DIRECTOR: Richard LaGravenese

CAST: Alice Englert, Alden Ehrenreich, Emma Thompson, Jeremy Irons, Viola Davis

CLASSIFICATION: 13 VP

RUNNING TIME: 123 minutes

RATING: ***

Based on a best-selling novel of the same name, this young adult novel and film owes its existence to the Twilight madness.

There are better edited books out there, but urban fantasy is the money spinner at the moment, so now we get spellcasters, spinning rooms and hidden libraries.

Hollywood does not want scripts about real life right now, they want vampires, witches, ghouls and ghastliness, because that’s ostensibly where the bean counters think the money lies.

The film initially uses the narrative convention of 17-year-old Ethan Wate (Ehrenreich) telling the story from his point of view, but that idea peters out halfway through for some unknown reason.

Ethan has been dreaming about a girl who turns out to be real and a witch too boot.

Lena (Englert) moves to the fictional town of Gatlin, South Carolina, where nothing much happens.

She is the niece of the local Boo Radley character, whose family pretty much owns the town.

Jeremy Irons is uncle Macon Melchizedek Ravenwood and with a name like that, you just know he’s going to stalk around the house with a cane in his hand, dripping Southern charm and bitchiness in equal measure.

Young Ethan is fascinated by Lena and finds out she will be claimed for either the Light or the Dark on her 16th birthday and the film is basically a precis of how she finds out more about witchcraft while he watches her.

Throw in high school life of preppy, bitchy girls and adults who want to keep the teens apart and it could be any “teenager searching for identity” film, albeit with some magic thrown in.

The town has dark secrets, and some are quite funny and fascinating, but that actually takes a back seat to the relationship between the star-crossed lovers.

The two leads are played by fresh-faced adults who are well-matched, but they’re not kids anymore, so she just comes across as a whiny young woman and he’s leaning towards creepy.

Still, the film is about searching for your identity as a teenager and wondering whether you’re pre-destined to be a certain way or whether you make your own way.

Beautiful Creatures is well named because everyone looks really good, especially the spellcasters.

They swan around in gorgeous costumes and by the end of the film everyone is dressed up at a Civil War battle recreation, so it’s just flounces and masses and masses of tulle everywhere.

Emma Thompson and Jeremy Irons have great fun hamming it up as the bad guys.

Or rather, she’s bad, he’s just pretending.
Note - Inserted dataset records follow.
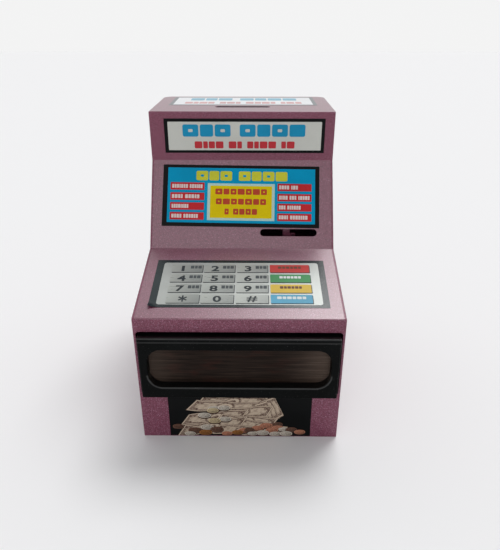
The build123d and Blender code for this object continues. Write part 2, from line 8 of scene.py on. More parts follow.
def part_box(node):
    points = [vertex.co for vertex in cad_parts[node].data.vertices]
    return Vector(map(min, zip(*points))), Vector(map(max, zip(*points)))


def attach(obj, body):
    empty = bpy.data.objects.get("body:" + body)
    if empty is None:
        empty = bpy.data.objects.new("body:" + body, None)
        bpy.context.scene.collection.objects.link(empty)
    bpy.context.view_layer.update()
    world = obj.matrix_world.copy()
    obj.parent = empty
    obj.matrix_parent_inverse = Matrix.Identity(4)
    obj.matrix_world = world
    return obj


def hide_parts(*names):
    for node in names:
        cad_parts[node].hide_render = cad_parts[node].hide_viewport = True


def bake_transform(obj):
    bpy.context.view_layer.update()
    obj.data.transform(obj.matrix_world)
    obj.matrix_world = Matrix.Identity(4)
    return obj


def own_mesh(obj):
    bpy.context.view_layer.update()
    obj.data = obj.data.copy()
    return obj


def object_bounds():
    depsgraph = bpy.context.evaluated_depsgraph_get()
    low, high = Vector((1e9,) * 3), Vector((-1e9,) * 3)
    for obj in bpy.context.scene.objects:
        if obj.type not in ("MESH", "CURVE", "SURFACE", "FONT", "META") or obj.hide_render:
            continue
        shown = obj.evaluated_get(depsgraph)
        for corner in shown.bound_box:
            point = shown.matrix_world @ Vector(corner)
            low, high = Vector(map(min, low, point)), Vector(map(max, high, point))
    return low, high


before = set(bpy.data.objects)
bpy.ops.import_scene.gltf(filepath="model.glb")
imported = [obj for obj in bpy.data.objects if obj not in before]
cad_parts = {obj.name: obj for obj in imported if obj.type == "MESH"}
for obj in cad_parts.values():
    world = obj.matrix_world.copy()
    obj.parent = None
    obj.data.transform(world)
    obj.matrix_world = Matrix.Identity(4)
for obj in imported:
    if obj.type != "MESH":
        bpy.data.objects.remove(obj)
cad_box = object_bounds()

# ---------------------------------------------------------------- the steel cabinet
# The cabinet is folded from 0.8 mm steel sheet: a fascia over the front, deck, screen, sign and top, and one
# sheet bent round for the sides and back. It is spot-welded and powder-coated in a dusty mauve with fine dark
# and silvery specks. The coat has laid thicker and glossier on the deck, the screen face and the top.
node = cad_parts
deck_foot = 0.1305            # height in metres of the fold between the front and the deck
screen_foot = 0.1535          # height of the fold between the deck and the screen face
screen_head = 0.2315          # height of the fold between the screen face and the sign face
sloping_back = 0.03           # the deck and the screen face lie wholly in front of this
side_wall = 0.003             # the side walls lie within this of the box's sides
top_height = cad_box[1][2]    # the top label's upper face
top_paint = 0.0004            # the painted top lies within this of that face
# the coin slot's cut walls are painted near black as shade, within these bounds
coin_slot_half = 0.0262       # half the coin slot's length, with a little to spare
coin_slot_middle = 0.0545     # how far back the coin slot is
coin_slot_edge = 0.0045       # half the slot's width, with a little to spare
coin_slot_top = 0.00032       # the slot's cut edge begins this far below the label's upper face
coin_slot_foot = 0.27         # and ends above this height


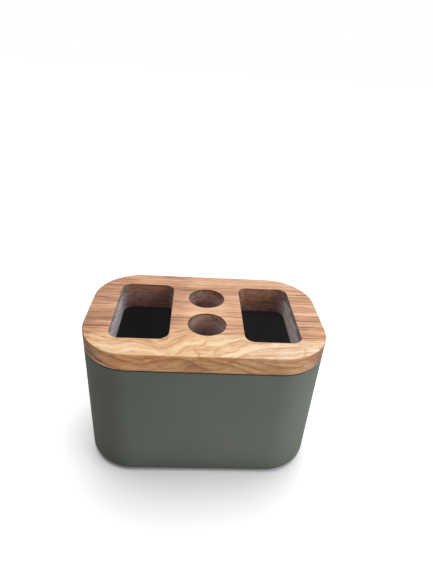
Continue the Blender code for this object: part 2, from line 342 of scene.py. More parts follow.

Apparently. Either way, again the costumes help and she even talks about the clothing.

The cinematography is broody with lots of portentous clouds and the dialogue is fresh, probably courtesy of director/screenwriter Richard LaGravenese, who was nominated for an Oscar for writing the script of The Fisher King and has successfully adapted several other books to film.

The authors of the original book have been picked up to write at least three more sequels, which should see the characters grow up a bit, so expect more films.

At least it’s not sparkly vampires.

If you liked Twilight, you will like this.